The use of lasers in dermatology has evolved and expanded since their first cutaneous use in 1963.1 As the fundamental understanding of the interaction of laser energy with biological tissues increased, the need for laser safety became apparent. Since then, lasers of varying wavelengths have been developed, each with its specific chromophore target and specific safety need. Protocols, such as a checklist, that have been shown to reduce adverse events in surgery and in the intensive care unit can be borrowed to decrease risk from laser injury and optimize laser safety in dermatology.2 The safety of the patient, the laser operator, and the other health care providers involved in the delivery of laser therapy led to the first US Food and Drug Administration (FDA) guidelines for laser use in 1984.3
There are 4 regulatory organizations for laser safety in the United States: the American National Standards Institute (ANSI), the Occupational Health and Safety Administration (OSHA), the FDA’s Center for Devices and Radiological Health, and The Joint Commission. The American National Standards Institute is a nonprofit group composed of laser manufacturers, government agencies, professional societies, educational institutions, and consumer and labor groups. It publishes voluntary safety standards and periodic updates (the series is labelled ANSI Z136) for the use of lasers in general (ANSI Z136.1) and for health care use in particular (ANSI Z136.3), including their use in dermatology. Laser hazard classifications also originate from ANSI. The standards of care established by ANSI guidelines are those by which health care providers are judged in health care litigation and are used by the other 3 organizations listed above. The Center for Devices and Radiological Health oversees laser manufacturers and their adherence to safety standards, determines laser hazard classifications such as ANSI, and requires manufacturers to affix a hazard class to the laser when manufactured. The Joint Commission is the accreditation body for health care programs and inspects hospitals and clinics for compliance with ANSI standards. Additionally, the American Society for Laser Medicine and Surgery, the American Academy of Dermatology, and the American Society for Dermatologic Surgery are professional organizations involved in laser operational safety training.3
The basic principles of lasers include transmission, absorption, scatter, and reflection, all occurring when laser light is applied to biological tissues. The effects of the laser are a function of the target tissue (the chromophore) and the wavelength of light being used.4 In the skin, there are 3 main endogenous chromophores: water, hemoglobin, and melanin. Some experts consider collagen to be a fourth and separate entity as a chromophore. Tattoos are considered exogenous chromophores.3 The basic principles of lasers are important to understand and keep in mind when discussing laser safety, as they are the mechanisms through which unintended consequences can occur.
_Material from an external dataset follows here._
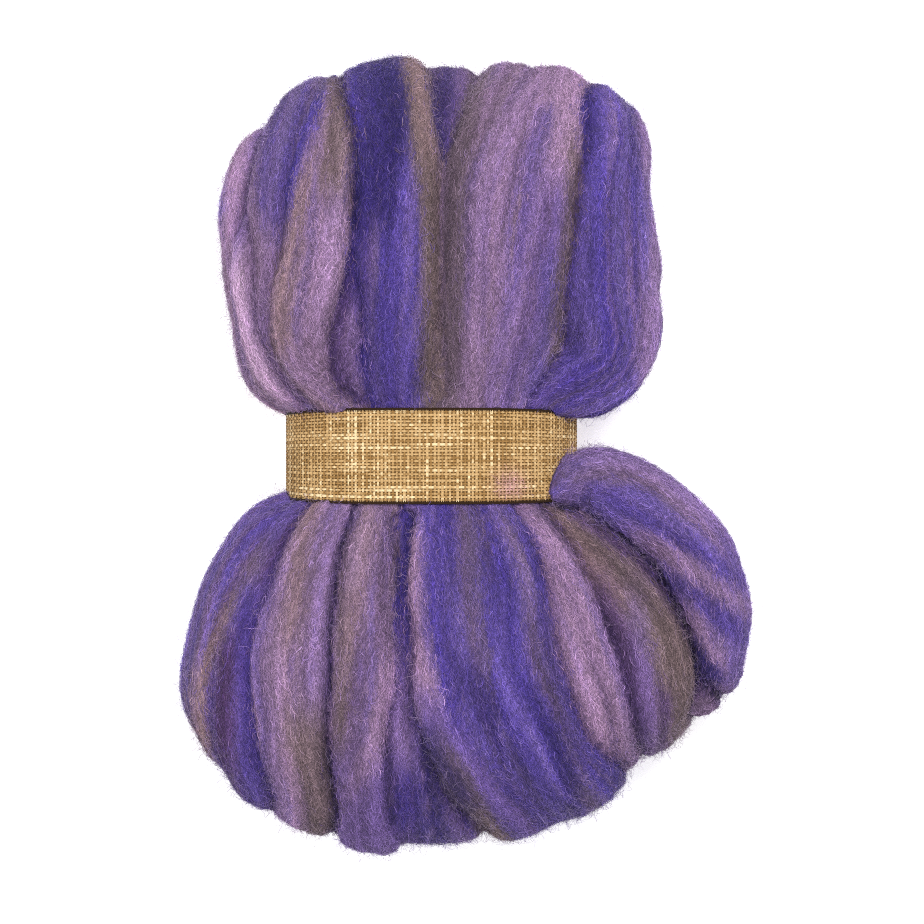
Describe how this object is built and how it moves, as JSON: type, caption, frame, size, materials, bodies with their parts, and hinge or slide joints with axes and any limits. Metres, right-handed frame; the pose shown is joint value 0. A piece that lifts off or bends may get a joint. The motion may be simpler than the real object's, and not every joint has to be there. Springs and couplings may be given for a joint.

Ocular hazards are a notable concern in laser surgery. The eye is uniquely susceptible to laser light, and eye injuries represent a majority of reported injuries, which can occur through direct beam, mirror reflection by surgical instruments, and beam reflection off the skin (4%–7% of light that hits the skin is reflected because of the refractive index between air and the stratum corneum).3 The different wavelengths of lasers affect different parts of the eye. The 3 parts of the eye affected most are the retina, cornea, and lens. Not only is the lens primarily at risk for acute (lenticular burns) and chronic (cataracts) injury from the laser, but secondarily the lens also can concentrate a laser beam onto the retina by a factor of 100,000 (Table 1).3
The use of ocular protective equipment, sometimes referred to as personal protective eyewear (PPE), is essential and is mandated by ANSI and OSHA for all class 3 and class 4 lasers. The eyewear must be labeled with the wavelength and the degree of optical protection—termed the optical density (OD) or filter factor—of each lens and should match the laser being used. Laser manufacturers, as required by ANSI, must provide the wavelength and OD of their lasers, and both can be found on each laser as well as in ANSI Z136.1.3
Vendors supplying PPE generally provide the material, usually glass or polycarbonate; color; visible light transmission, which is the actual amount of light that reaches one’s eye through the lens; filter specifications, which contain the OD at certain wavelengths; and the types of lasers for which each specific PPE is used. It is important to match the laser to the correct PPE. The use of multiple types of lasers in the same office or laser treatment area can present challenges regarding eye safety. Matching the PPE to the laser in use is critical, and therefore all steps to prevent error for patients and personnel should be employed. One recommendation is to place each laser in a separate room with the appropriate PPE hung outside on the door of that room.
When the treatment area is in the periocular region, protection of the patient’s cornea is essential. Leaded eye shields with nonreflective surfaces have been shown to offer the best protection.5 Prior to placement, anesthetic eye drops and lubrication are important for patient comfort and protection from corneal injury.